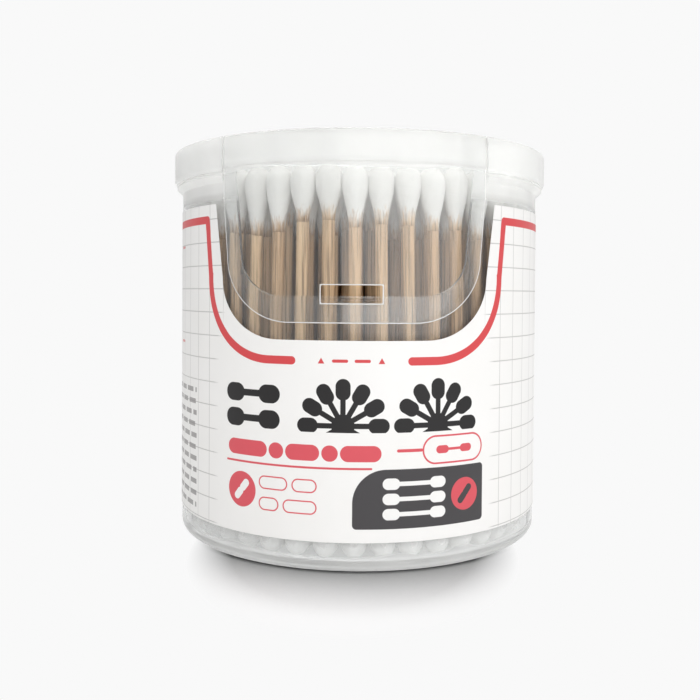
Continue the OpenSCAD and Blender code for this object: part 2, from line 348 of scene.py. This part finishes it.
def on_rim_or_notch(edge):
    """The neck's upper rim, and the notch's outline above the latch."""
    at = middle(edge)
    on_notch = at.y < NOTCH_FRONT and abs(at.x) < NOTCH_SIDE and at.z > NOTCH_Z
    return edge.calc_length() > 0.2 * MM and (at.z > RIM_Z - 0.01 * MM or on_notch)


def not_round_yet(edge):
    """Every edge but the lid's upper outer one."""
    at = middle(edge)
    return at.z < LID_ROUND_Z or at.xy.length < LID_ROUND_R


rounded_copy("clear_tub", "tub", "tub", 0.18, on_rim_or_notch, [TUB_PLASTIC, RIM_PLASTIC])
rounded_copy("clear_lid", "lid", "lid", 0.15, not_round_yet, [LID_PLASTIC, RIM_PLASTIC])
rounded_copy("clear_flap", "front_flap", "flap", 0.2, not_round_yet, [FLAP_PLASTIC, FLAP_GLINT_PLASTIC], LID_Z)

# %% [markdown]
# ## The printed film
# The label is a white film with print. A picture file could carry the print, but shapes can be drawn in
# the shader itself: each shape is a distance in millimetres, negative inside, and a distance turns into a
# sharp mask. `u` runs round the tub from the middle of the front, and `v` is the height. The print is made
# of bars, dots, dashes and plain drawings of swabs.

# %% Distances to simple shapes
LABEL_R = 40.1
SOFT = 0.06                                   # how soft a printed edge is


def length_of(tree, across, up):
    pair = Wire.node(tree, "CombineXYZ", None, {0: across, 1: up})
    return Wire.node(tree, "VectorMath", {"operation": "LENGTH"}, {0: pair}, "Value")


def stroke(tree, along, aside, low, high, half):
    """Distance to a straight stroke with round ends."""
    past = (abs(along - (low + high) / 2) - (high - low) / 2).at_least(0.0)
    return length_of(tree, past, aside) - half


def block(tree, u, v, left, right, low, high, corner):
    """Distance to a rectangle with round corners."""
    across = (abs(u - (left + right) / 2) - ((right - left) / 2 - corner)).at_least(0.0)
    up = (abs(v - (low + high) / 2) - ((high - low) / 2 - corner)).at_least(0.0)
    return length_of(tree, across, up) - corner


def field(u, v, middle_u, middle_v, half_u, half_v):
    """Distance to a plain rectangle."""
    return (abs(u - middle_u) - half_u).at_least(abs(v - middle_v) - half_v)


def outline(distance, half):
    return abs(distance) - half


def mask(distance):
    """1 inside a shape and 0 outside."""
    return distance.math("MULTIPLY_ADD", -1 / SOFT, 0.5, clamp=True)


def repeat(value, pitch):
    """Folds a long coordinate into cells of one pitch, each with 0 in its middle."""
    return value.math("WRAP", pitch / 2, -pitch / 2)


def turned_by(u, v, degrees):
    """The two coordinates, seen from an axis that is turned by an angle."""
    cos, sin = math.cos(math.radians(degrees)), math.sin(math.radians(degrees))
    return u * cos + v * sin, v * cos - u * sin


print("strokes, blocks and outlines can be drawn")

# %% The stripe round the window
STRIPE_TOP = 66.2                             # height of its level upper runs
STRIPE_END = 33.2                             # how far round these runs reach
BEND_U, BEND_V, BEND_R = 16.2, 54.8, 15.6     # the middle of its bend, and the radius
SIDE_U, SIDE_LEAN = 25.06, 0.123              # where its leaning side would meet height 0, and the lean
FOOT_FROM = 11.4


def stripe(tree, around, v):
    """The red line that frames the window: along the top, down each side, round the corner."""
    top = length_of(tree, (STRIPE_END - around).at_least(0.0), v - STRIPE_TOP)
    side = length_of(tree, around - (v * SIDE_LEAN + SIDE_U),
                     (v - STRIPE_TOP).at_least(BEND_V - v).at_least(0.0))
    circle = abs(length_of(tree, around - BEND_U, v - BEND_V) - BEND_R)
    bend = circle.at_least(BEND_U - around).at_least(v - BEND_V)
    foot = stroke(tree, around, v - (BEND_V - BEND_R), FOOT_FROM, BEND_U, 0.0)
    return top.at_most(side).at_most(bend).at_most(foot) - 0.78


print("the stripe bends with a radius of", BEND_R, "mm")

# %% Swabs, fans of swabs, a badge and dashes
SIGN_BUD = 1.2                                # how long the straight part of a drawn bud is
FAN_DISC = 0.3                                # the disc in a fan, as a share of its swabs' reach
BADGE_SIDES = 0.3, 27.3, 8.3, 19.3            # left, right, low and high
BADGE_R, BADGE_LARGE_R = 0.8, 6.3             # three corners, and the large one
ROW_PITCH, ROW_SHIFT = 2.35, 9.0              # from row to row of dashes, and the most a row is shifted
DASH_PITCH, DASH_L, DASH_H = 4.9, 3.8, 1.0    # from dash to dash, and the size of one


def swab_sign(tree, along, aside, reach, stick, bud):
    """A plain drawing of a swab, which reaches as far on both sides of its middle."""
    out = abs(along)
    rod = length_of(tree, (out - reach).at_least(0.0), aside) - stick
    return rod.at_most(stroke(tree, out, aside, reach - SIGN_BUD, reach, bud))


def fan(tree, u, v, reach, stick, bud, swabs):
    """Half a wheel of swabs, spread over a small half disc."""
    far, turn = length_of(tree, u, v), v.math("ARCTAN2", u)
    off = repeat(turn, math.pi / (swabs - 1))
    along, aside = far * off.math("COSINE"), far * off.math("SINE")
    sticks = stroke(tree, along, aside, 0.0, reach, stick)
    buds = stroke(tree, along, aside, reach - SIGN_BUD, reach, bud)
    return sticks.at_most(buds).at_most(far - reach * FAN_DISC).at_least((v + bud * 0.9) * -1.0)


def badge(tree, u, v):
    """A dark field with one large round corner."""
    left, _, _, high = BADGE_SIDES
    across = (u - (left + BADGE_LARGE_R)).at_most(0.0)
    up = (v - (high - BADGE_LARGE_R)).at_least(0.0)
    return block(tree, u, v, *BADGE_SIDES, BADGE_R).at_least(length_of(tree, across, up) - BADGE_LARGE_R)


def rows_of_dashes(tree, u, v):
    """Level rows of dashes, each row shifted by its own random length."""
    row = (v * (1 / ROW_PITCH)).math("FLOOR")
    shift = Wire.node(tree, "TexWhiteNoise", {"noise_dimensions": "1D"}, {"W": row})
    along, aside = repeat(u + shift * ROW_SHIFT, DASH_PITCH), repeat(v - ROW_PITCH / 2, ROW_PITCH)
    return field(along, aside, 0.0, 0.0, DASH_L / 2, DASH_H / 2)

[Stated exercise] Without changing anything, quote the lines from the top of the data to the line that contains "return at.z <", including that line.

[Response below]
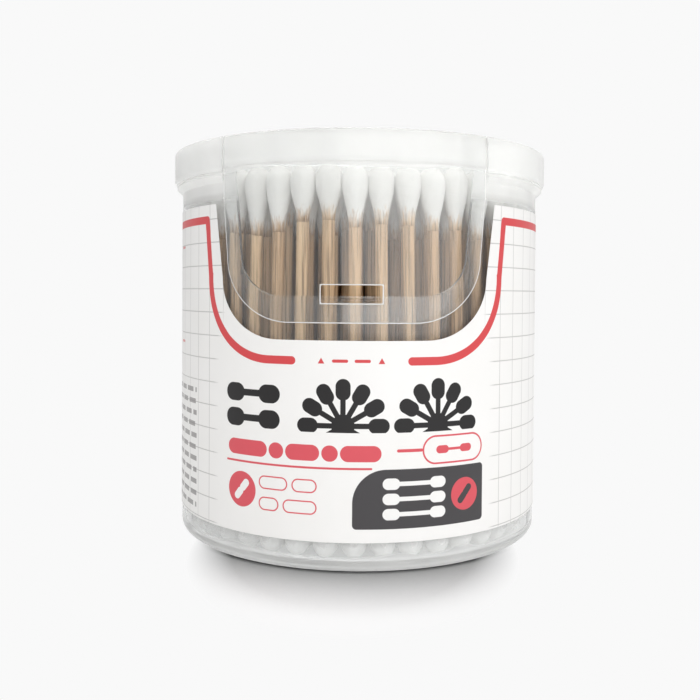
Continue the OpenSCAD and Blender code for this object: part 2, from line 348 of scene.py. This part finishes it.
def on_rim_or_notch(edge):
    """The neck's upper rim, and the notch's outline above the latch."""
    at = middle(edge)
    on_notch = at.y < NOTCH_FRONT and abs(at.x) < NOTCH_SIDE and at.z > NOTCH_Z
    return edge.calc_length() > 0.2 * MM and (at.z > RIM_Z - 0.01 * MM or on_notch)


def not_round_yet(edge):
    """Every edge but the lid's upper outer one."""
    at = middle(edge)
    return at.z < LID_ROUND_Z or at.xy.length < LID_ROUND_R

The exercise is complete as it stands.